ENTRIES:
____________________

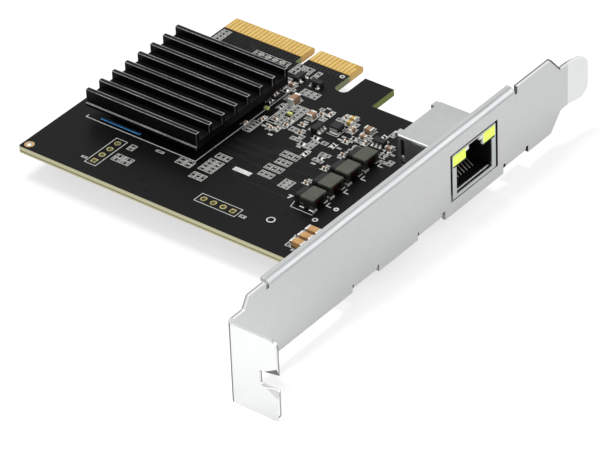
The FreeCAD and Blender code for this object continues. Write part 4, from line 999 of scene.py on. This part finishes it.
# low corner, high corner, columns, rows
BLOCKS = [
    (18.6, -45.2, 22.2, -43.2, 3, 1), (18.2, -42.6, 22.6, -40.5, 3, 1),
    (18.8, -39.8, 22.4, -37.7, 3, 1), (18.1, -37.1, 22.6, -34.9, 3, 1),
    (24.7, -34.7, 27.4, -31.0, 2, 3),
    (24.6, -46.2, 27.4, -43.0, 2, 3), (7.2, -50.7, 11.0, -46.0, 2, 4),
    (7.4, -45.4, 11.0, -43.4, 3, 1), (7.4, -54.0, 11.0, -51.7, 3, 1),
    (8.2, -28.2, 13.0, -20.2, 3, 7), (3.4, -17.6, 6.2, -14.4, 2, 3),
    (7.2, -16.4, 11.8, -14.0, 3, 2), (8.9, -20.2, 10.9, -17.4, 1, 3),
    (14.6, -19.9, 15.9, -17.9, 1, 2), (16.7, -22.0, 18.4, -18.9, 2, 2),
    (19.8, -20.0, 22.2, -17.6, 2, 2), (24.4, -21.4, 25.4, -18.4, 1, 2),
    (25.5, -22.7, 28.2, -20.9, 1, 2), (26.4, -24.2, 29.6, -23.2, 2, 1),
    (25.8, -26.4, 28.2, -25.3, 1, 1), (28.8, -29.0, 31.0, -25.0, 1, 4),
    (13.8, -25.9, 16.4, -24.6, 1, 1), (13.8, -28.6, 16.0, -26.9, 2, 1),
    (16.0, -31.0, 18.6, -28.4, 2, 2), (18.4, -29.6, 20.4, -26.6, 1, 3),
    (20.4, -32.0, 22.4, -28.4, 2, 2), (22.5, -28.9, 25.8, -27.6, 2, 1),
    (32.6, -18.6, 34.1, -15.9, 2, 2), (30.9, -20.4, 33.3, -19.2, 1, 1),
    (5.7, -34.0, 7.9, -29.6, 1, 4), (10.3, -31.6, 12.9, -29.4, 3, 1),
    (5.8, -20.0, 7.6, -17.8, 1, 2), (0.6, -14.0, 3.0, -12.6, 2, 1),
    (1.8, -51.6, 5.9, -49.2, 2, 2), (-4.1, -50.7, -1.9, -49.9, 1, 1),
    (-9.9, -58.4, -5.2, -55.7, 2, 2), (-9.6, -53.6, -7.9, -51.4, 1, 2),
    (-15.6, -61.2, -14.0, -60.4, 1, 1), (24.9, -59.4, 26.6, -58.4, 1, 1),
    (-21.7, -9.7, -19.3, -5.4, 1, 4), (-10.6, -9.8, -1.0, -7.9, 5, 1),
    (0.2, -12.3, 4.8, -7.0, 2, 4), (5.6, -10.4, 7.0, -7.2, 1, 2),
    (-26.4, -22.0, -25.2, -18.6, 1, 2),
    (34.2, -24.9, 36.0, -23.8, 1, 1), (37.2, -20.6, 39.6, -17.4, 2, 3),
    (22.6, -24.0, 24.0, -21.0, 1, 1), (36.6, -27.4, 39.8, -25.4, 2, 2),
]
print("footprints:", sum(footprint_block(*block) for block in BLOCKS))
finish_piece(spare_pads, "spare_pads", "tinned_ends", pad_tin)


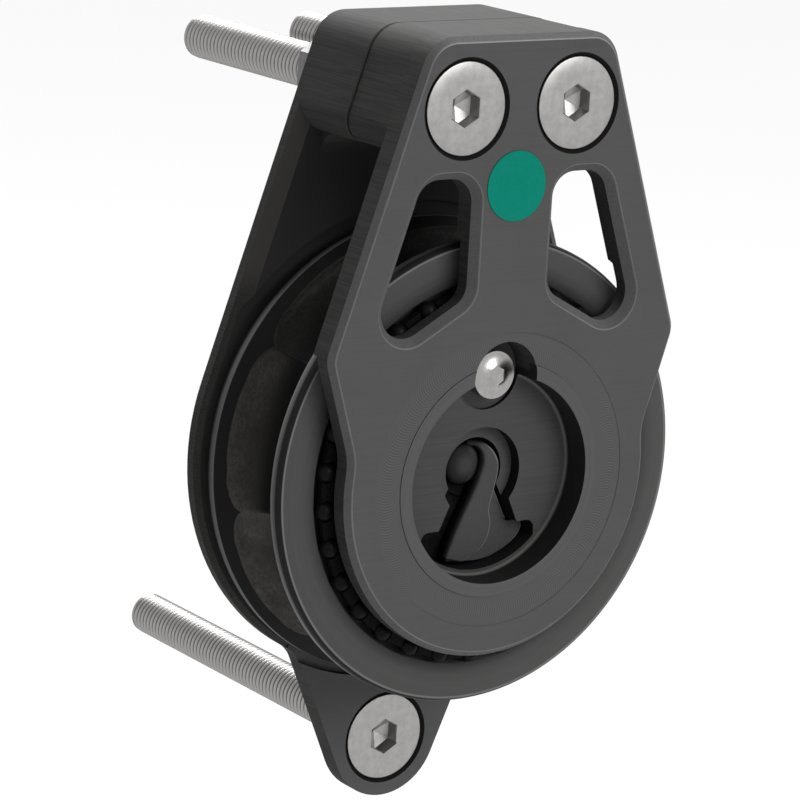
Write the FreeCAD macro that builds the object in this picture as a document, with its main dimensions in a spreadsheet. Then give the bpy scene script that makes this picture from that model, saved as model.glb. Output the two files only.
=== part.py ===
import FreeCAD, Part
import math
import os
import re
import Sketcher
from FreeCAD import Placement, Rotation, Vector

# Ratchet foot block. The sheave turns about Y, the front cheek faces -Y, Z is up.
# The origin lies on the sheave axis in the flat rear face that bolts to the boat.
# A depth below is a distance in front of that rear face, so it lies at Y = -depth.

os.makedirs("parts", exist_ok=True)
doc = FreeCAD.newDocument("RatchetFootBlock")

# Driving dimensions, in millimetres, degrees or counts
DRIVING = {
    # The block as a whole
    "block_depth": 44,
    "running_gap": 0.05,
    "seat_gap": 0.3,
    # Cheek outline
    "head_height": 96.5,
    "head_half_width": 23.4,
    "head_corner_radius": 8,
    "disc_radius": 52.8,
    "shoulder_height": 29.9,
    "shoulder_radius": 6,
    "front_disc_radius": 39.5,
    "waist_height": 7.5,
    "waist_radius": 14,
    "edge_chamfer": 1.4,
    "rear_bevel": 2.65,
    "edge_break": 0.25,
    # Cheek thicknesses
    "plate_thickness": 5,
    "lip_thickness": 6.5,
    "relief_radius": 54.5,
    # The two half blocks between the cheeks
    "head_block_foot": 71.3,
    "head_block_inset": 0.5,
    "head_block_corner": 5,
    "head_block_blend": 5,
    # Windows of the front cheek
    "window_inner_edge": 10.6,
    "window_top": 66.4,
    "window_side_wall": 9.6,
    "window_heel_height": 40.7,
    "window_heel_slope": 28.8,
    "window_top_radius": 5.4,
    "window_toe_radius": 6,
    "window_heel_radius": 5,
    "window_bevel": 1.9,
    # Machined ring round the hub
    "ring_face_radius": 32.6,
    "ring_face_depth": 0.15,
    # Foot ear of the rear cheek
    "ear_screw_drop": 69.7,
    "ear_radius": 13.9,
    "ear_side_lean": 23,
    "ear_root_blend": 7,
    # Mounting screws, nuts and dowels
    "bolt_half_spacing": 14.4,
    "bolt_height": 81.4,
    "bolt_radius": 5,
    "bolt_neck_radius": 4.8,
    "bolt_neck_run": 0.6,
    "bolt_hole_radius": 5.3,
    "bolt_length": 106,
    "bolt_head_radius": 10,
    "bolt_head_land": 0.5,
    "bolt_head_sink": 0.3,
    "bolt_tip_chamfer": 1.2,
    "countersink_radius": 10.9,
    "bolt_socket_width": 6.9,
    "bolt_socket_depth": 3.6,
    "nut_width": 17,
    "nut_thickness": 8,
    "nut_chamfer": 1.3,
    "dowel_radius": 2.5,
    "dowel_length": 14,
    "lower_dowel_drop": 4.4,
    "upper_dowel_rise": 8.6,
    # Hub cap that clamps the front cheek
    "cap_rim_radius": 26,
    "cap_rim_depth": 2.5,
    "cap_neck_radius": 24.5,
    "recess_radius": 23,
    "recess_depth": 7,
    "recess_blend": 0.9,
    "key_depth": 3,
    "key_radius": 10.2,
    "cap_depth": 13,
    # Fan-shaped window for the selector lever
    "shaft_hole_radius": 7.3,
    "neck_half_width": 7.9,
    "neck_drop": 6.6,
    "lobe_root_half_width": 10.4,
    "lobe_drop": 12,
    "fan_radius": 21.7,
    "fan_half_angle": 44,
    "lobe_radius": 2,
    # Lock screw between cap and drum
    "lock_screw_height": 22.4,
    "lock_pocket_radius": 8.2,
    "lock_pocket_depth": 8,
    "lock_shank_radius": 3,
    "lock_shank_length": 8,
    "lock_head_radius": 5.25,
    "lock_head_height": 6.3,
    "lock_head_edge": 3.6,
    "lock_socket_width": 4,
    "lock_socket_depth": 2,
    # Hub drum
    "drum_radius": 28,
    "drum_flange_radius": 30.5,
    "drum_flange_width": 4.5,
    "drum_seat_depth": 1.5,
    "cover_thickness": 3.9,
    "hub_screw_circle": 18,
    "hub_screw_count": 4,
    "hub_screw_radius": 2.5,
    "hub_screw_head_radius": 4.8,
    "hub_screw_length": 12,
    "hub_screw_socket": 3,
    "hub_screw_socket_depth": 1.9,
    # Sheave
    "sheave_rim_radius": 51.8,
    "flange_setback": 7.5,
    "flange_step_radius": 49.4,
    "flange_step": 0.6,
    "rim_round": 1.8,
    "rim_inner_half_width": 10.7,
    "tread_blank_half_width": 6.5,
    "tread_blank_radius": 47,
    "facet_count": 8,
    "facet_tool_height": 50,
    "facet_tool_radius": 9.5,
    "facet_turn": 33.5,
    "sheave_bore_radius": 35,
    # Ball rings between the sheave and the cheeks
    "ball_radius": 2.2,
    "ball_circle_radius": 40.55,
    "ball_count": 30,
    "ball_setback": 7.4,
    "race_radius": 43.05,
    "race_depth": 2.4,
    "ball_cage_inner_radius": 36.8,
    "ball_cage_outer_radius": 41.6,
    "ball_cage_width": 1.8,
    # Rollers between the sheave and the drum
    "race_ring_bore_radius": 32.4,
    "roller_radius": 1.9,
    "roller_circle_radius": 30.2,
    "roller_count": 20,
    "roller_length": 5.8,
    "roller_cage_thickness": 1.4,
    "roller_cage_border": 0.5,
    # Ratchet ring
    "tooth_count": 24,
    "tooth_tip_radius": 30,
    "tooth_root_radius": 32.6,
    "tooth_face_turn": 23,
    "ratchet_width": 10,
    # Pawls
    "pawl_pivot_radius": 21.5,
    "pawl_pin_radius": 2,
    "pawl_pin_bury": 2.5,
    "pawl_length": 13,
    "pawl_rest_turn": 70.5,
    "pawl_eye_radius": 3.4,
    "pawl_nose_width": 1.8,
    "pawl_tail_length": 8,
    "pawl_tail_width": 3,
    "pawl_side_gap": 0.3,
    "pawl_pocket_reach": 4.3,
    "pawl_pocket_drop": 15.5,
    "spring_thickness": 0.5,
    "spring_bury": 1.5,
    "spring_lean": 3.4,
    # Selector lever, its cam and its detent
    "shaft_radius": 6.9,
    "lever_thickness": 2.8,
    "lever_top_height": 4.6,
    "lever_top_offset": 2.4,
    "lever_toe_turn": 19,
    "lever_heel_turn": 42.5,
    "lever_radius": 21.1,
    "grip_height": 0.8,
    "grip_toe_turn": 16,
    "shaft_dish_depth": 3.4,
    "cam_disc_radius": 9,
    "cam_arm_reach": 14,
    "cam_arm_width": 4,
    "cam_tail_gap": 0.3,
    "cam_side_gap": 0.6,
    "cam_chamber_radius": 16,
    "cam_spigot_radius": 4,
    "cam_spigot_length": 4,
    "detent_radius": 2,
    "detent_length": 8,
    "detent_ball_radius": 1.1,
    "detent_ball_show": 0.5,
    "detent_offset": 6.6,
    "detent_dimple_radius": 1.4,
    "selector_swing": 22,
    # Colour mark on the front cheek
    "sticker_radius": 7.6,
    "sticker_height": 64.4,
    "sticker_offset": -0.5,
    "sticker_thickness": 0.15,
}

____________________

Extract exactly the run of lines beginning at the line with "Write the FreeCAD" and ending at the line with "from FreeCAD import", including both ends and nothing beyond them.

Write the FreeCAD macro that builds the object in this picture as a document, with its main dimensions in a spreadsheet. Then give the bpy scene script that makes this picture from that model, saved as model.glb. Output the two files only.
=== part.py ===
import FreeCAD, Part
import math
import os
import re
import Sketcher
from FreeCAD import Placement, Rotation, Vector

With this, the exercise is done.